A rammentare quale fosse in passato l'immagine della Classense, che col suo carattere austero scoraggiava entrata e frequentazione soprattutto dei giovani, viene a proposito un passo del grande filologo Marino Barchiesi, che nel 1965, ricordando la giovinezza ravennate, scriveva: "Una volta, dopo lunghe esitazioni, ho finalmente attraversato il nobile chiostro della Classense e ho sentito i miei passi profani di ragazzetto ignaro ripercossi sonoramente dalle volte dell'atrio superiore e dalle alte pareti affrescate di severi moniti claustrali. La Biblioteca, uscita dalla lunga preesistenza mitica, mi dominava con la grandiosità ostile della sua incarnazione, e il suo silenzio, che pareva gravido di prove soverchianti per la mia età e sprovvedutezza, mi respingeva verso il neutro e rassicurante viavai cittadino".

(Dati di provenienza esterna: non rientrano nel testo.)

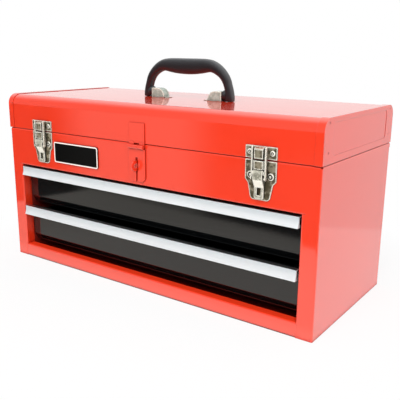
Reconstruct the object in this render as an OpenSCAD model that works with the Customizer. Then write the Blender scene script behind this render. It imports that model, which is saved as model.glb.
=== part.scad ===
// Portable tool box: folded sheet-steel cabinet with a lidded top well, two drawers on
// ball-bearing slides, two draw latches, a padlock hasp and a fold-down carrying handle.
// X runs to the right, Y to the back, Z up. The origin is the middle of the cabinet's underside.

/* [Cabinet] */
// Overall width of the cabinet
box_w = 511; // [460:1:640]
// Depth of the cabinet from its front face to its back
box_d = 216; // [200:1:300]
// Height of the open well, from its floor to the cabinet's top edge
well_h = 52.2; // [48:0.1:90]
// Thickness of the cabinet, lid and drawer sheet
sheet = 0.8; // [0.7:0.05:1.1]
// Outside radius of the sheet's bends
bend_r = 2; // [1.4:0.1:3]
// Width of the front posts beside the drawers
post_w = 21.5; // [18:0.5:30]
// Depth of the folds that line the drawer opening
jamb_d = 14.5; // [10:0.5:16]
// Top of the rail under the lower drawer
rail_top = 19; // [14:0.5:26]
// Gap between that rail and whatever the box stands on
toe_gap = 1.5; // [0.5:0.1:4]
// Width of the inward folds along the edges of the well and the lid
edge_fold = 8; // [5:0.5:10]
// Rise from the top of the drawer opening to the well's floor
well_rise = 2.5; // [1.5:0.1:5]
// Height of the well floor's upturned edges
well_lip = 10; // [6:0.5:16]

/* [Lid] */
// Height of the lid from its lower edge to its top
lid_h = 49.2; // [42:0.1:70]
// Gap between the cabinet's top edge and the lid
seam_gap = 0.6; // [0.4:0.1:1]
// Radius of the lid's front and rear top bends
lid_r = 14; // [8:0.5:20]
// Width of the end caps' flanges over the lid sheet
cap_flange = 9.5; // [6:0.5:14]
// Distance of the pressed end panel from the cap's front and rear edges
panel_inset = 24; // [16:0.5:32]
// Depth of that pressed panel
panel_depth = 0.4; // [0.3:0.1:2]

/* [Drawers] */
// Height of one drawer front with its pull
front_h = 58.2; // [54:0.1:70]
// Gap between the two drawers
drawer_gap = 3.8; // [3:0.1:6]
// Gap under the lower drawer
under_gap = 4.5; // [3:0.1:8]
// Gap over the upper drawer
over_gap = 2.8; // [2:0.1:5]
// Set-back of the drawer face behind the cabinet's front
face_setback = 14; // [13:0.5:18]
// Gap between a drawer front and each post
side_gap = 2.2; // [1:0.1:3]
// Height of the drawer's folded side walls
wall_h = 48; // [38:0.5:50]
// Height at which the drawer's face starts to slope back towards its foot
band_h = 10.5; // [8:0.5:14]
// Distance that the foot of the face is set back
band_step = 5; // [2:0.5:6]
// Height of the drawer pull
pull_h = 13.2; // [10:0.1:18]
// Depth of the hollow along the pull's face
pull_hollow = 1.2; // [1:0.1:2.4]
// Reach of the pull's lower edge beyond the front
pull_reach = 2.6; // [1.5:0.1:4]
// How far each drawer slides out
drawer_travel = 130; // [80:1:135]

/* [Slides] */
// Diameter of a bearing ball
ball_d = 4.5; // [4:0.1:4.8]
// Length of each slide member
slide_l = 187; // [180:1:190]
// Height of the outer slide member
slide_h = 27; // [25:0.5:32]
// Thickness of the slide steel
slide_t = 1.2; // [1:0.05:1.3]
// Space between the drawer's wall and the runner panel
slide_space = 12.7; // [12.5:0.1:13.5]
// Thickness of the ball cage
cage_t = 0.7; // [0.5:0.05:0.8]
// Distance from ball to ball along the cage
ball_pitch = 9; // [7:0.5:14]
// Clearance between a ball and the two races it runs between
race_clear = 0.3; // [0.3:0.01:0.35]

/* [Hinge] */
// Distance of the piano hinge's ends from the box's ends
hinge_inset = 20.5; // [16:0.5:60]
// Number of knuckles along the hinge
knuckles = 19; // [7:2:31]
// Diameter of the hinge pin
hinge_pin_d = 2.68; // [2:0.02:3]
// Thickness of the hinge leaves
hinge_t = 1; // [0.8:0.1:1.4]
// Height of each hinge leaf beside its knuckles
leaf_rise = 17; // [12:1:22]

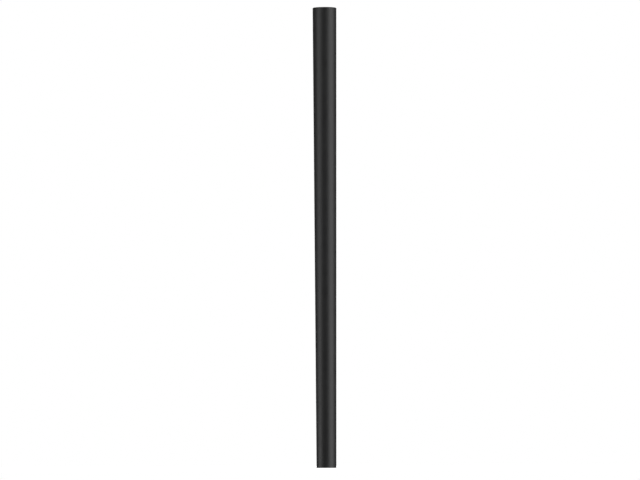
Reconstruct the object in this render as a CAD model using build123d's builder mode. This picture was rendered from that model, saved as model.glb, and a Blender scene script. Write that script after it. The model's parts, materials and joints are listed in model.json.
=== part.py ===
"""Pole of a customer display: a tapered tube that carries a display's neck above a counter.

The pole stands on the XY plane with its axis on +Z. Its front, which faces the customer, is -Y.
Every set screw and the hole that reaches one are on the rear, +Y.

From the outside in, the pole is a steel tube with a plastic bearing pressed into its wide upper end
and an aluminium insert pressed into its narrow lower end. A socket for the display's neck turns in
the bearing against two rubber rings, and the dog point of a set screw stops it short of a full turn.
The display's cable passes down the middle and leaves through a lined slot in the lower insert.
All dimensions are in millimetres.
"""

from build123d import *

import os
from math import asin, degrees

# Pole
POLE_LENGTH = 580.0
TOP_DIAMETER = 30.0
BOTTOM_DIAMETER = 25.0
WALL = 1.5
RIM_CHAMFER = 0.3
PRESS_GAP = 0.04  # a pressed piece is drawn this much clear of the tube, all round

# Bearing in the upper end. Its lip covers the tube's rim and carries on the tube's taper.
LIP_HEIGHT = 1.2
LIP_ROUND = 0.9
BEARING_DEPTH = 42.0
BEARING_RADIUS = 11.0
COUNTERBORE_RADIUS = 12.6
COUNTERBORE_DEPTH = 1.8

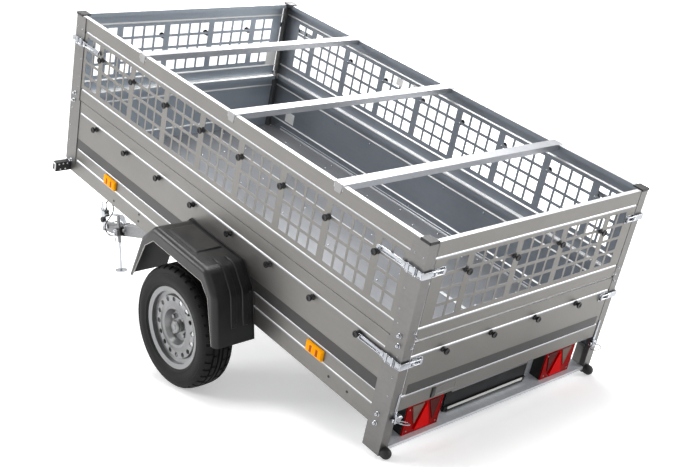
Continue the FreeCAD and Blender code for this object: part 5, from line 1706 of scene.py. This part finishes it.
@dataclass
class Studio:
    """A plain pale floor, a white surround, soft lamps and the camera."""

    floor_half: float = 40.0
    shade: float = 0.42
    camera_place: Point = (AXIS_X - 3.837682, 3.266576, 1.849933)
    camera_turn: Point = (75.4767, 0.10675, -132.18008)
    lens: float = 57.13273
    boxes: tuple[Softbox, ...] = (
        Softbox("overhead_box", (0.2, -0.2, 4.6), 3.4, 330.0),
        Softbox("front_right_box", (3.4, -4.4, 3.4), 2.6, 150.0),
        Softbox("front_left_box", (3.6, 4.4, 3.2), 2.6, 210.0),
        Softbox("rear_right_box", (-5.0, -4.6, 2.6), 2.4, 150.0),
    )

    def build(self) -> None:
        """Set the view, the surround, the floor, the lamps and the camera."""
        scene = bpy.context.scene
        scene.view_settings.view_transform = "Standard"
        self.surround(scene)
        self.floor()
        for box in self.boxes:
            box.hang()
        data = bpy.data.cameras.new("camera")
        data.lens = self.lens
        data.sensor_width = 36
        data.clip_end = 200
        camera = bpy.data.objects.new("camera", data)
        camera.location = self.camera_place
        camera.rotation_euler = Euler([math.radians(angle) for angle in self.camera_turn])
        scene.collection.objects.link(camera)
        scene.camera = camera

    def surround(self, scene: bpy.types.Scene) -> None:
        """Make a surround that shows white and lights softly."""
        scene.world = bpy.data.worlds.new("surround")
        scene.world.use_nodes = True
        graph = Graph(scene.world.node_tree)
        strength = graph.sums("ADD", graph.times(graph.seen(), 1 - self.shade), self.shade)
        graph.feed(graph.tree.nodes["Background"], {"Color": (1, 1, 1), "Strength": strength})

    def floor(self) -> None:
        """Lay the floor: pale, lifted to white where it is seen, with the shadow kept."""
        Bench.hold()
        bpy.ops.mesh.primitive_plane_add(size=2 * self.floor_half, location=(0, 0, -0.0005))
        floor = Bench.settle("studio_floor")
        material = bpy.data.materials.new("studio_floor")
        material.use_nodes = True
        graph = Graph(material.node_tree)
        place = graph.node("TexCoord", {}).outputs["Object"]
        reach = graph.node("VectorMath", {0: place}, operation="LENGTH").outputs["Value"]
        lift = graph.sums("ADD", graph.times(graph.spread(reach, 2.2, 5.0), 0.6), 0.42)
        graph.feed(graph.tree.nodes["Principled BSDF"], {
            "Base Color": (0.86, 0.86, 0.86), "Roughness": 0.9, "Specular IOR Level": 0.0,
            "Emission Color": (1, 1, 1), "Emission Strength": graph.times(graph.seen(), lift),
        })
        floor.data.materials.append(material)


def main() -> None:
    """Build the studio, lay the cords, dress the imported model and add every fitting."""
    logging.basicConfig(level=logging.INFO, format="%(name)s: %(message)s")
    Studio().build()
    finishes = Finishes()
    Cords(finishes).build()
    finishes.dress_nodes()
    for maker in (
        Stripes, TarpKnobs, Wheels, PostHardware, FloorDetail, Labels, BarTabs, PositionLamps, GateDetail, LampDetail,
        Mudguards, Latches, Coupling,
    ):
        maker(finishes).build()


if __name__ == "__main__":
    main()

Questa Classense non è scomparsa dall'immaginario ravennate e non solo, ricca sempre di suggestioni e fascinazioni grazie alle storiche, elitarie collezioni. Essa permane entro quella biblioteca "plurale" sopra accennata, dai pubblici e dalle funzioni molteplici, definendone l'identità e conferendo ricchezza a un luogo che, restando al di fuori della mercificazione, e in virtù del cammino percorso verso la città nella sua interezza, si configura come il luogo dei diritti del cittadino: il diritto di accesso alla conoscenza e all'informazione, il diritto alla lettura, alla comunicazione, all'elaborazione del pensiero, all'intrattenimento.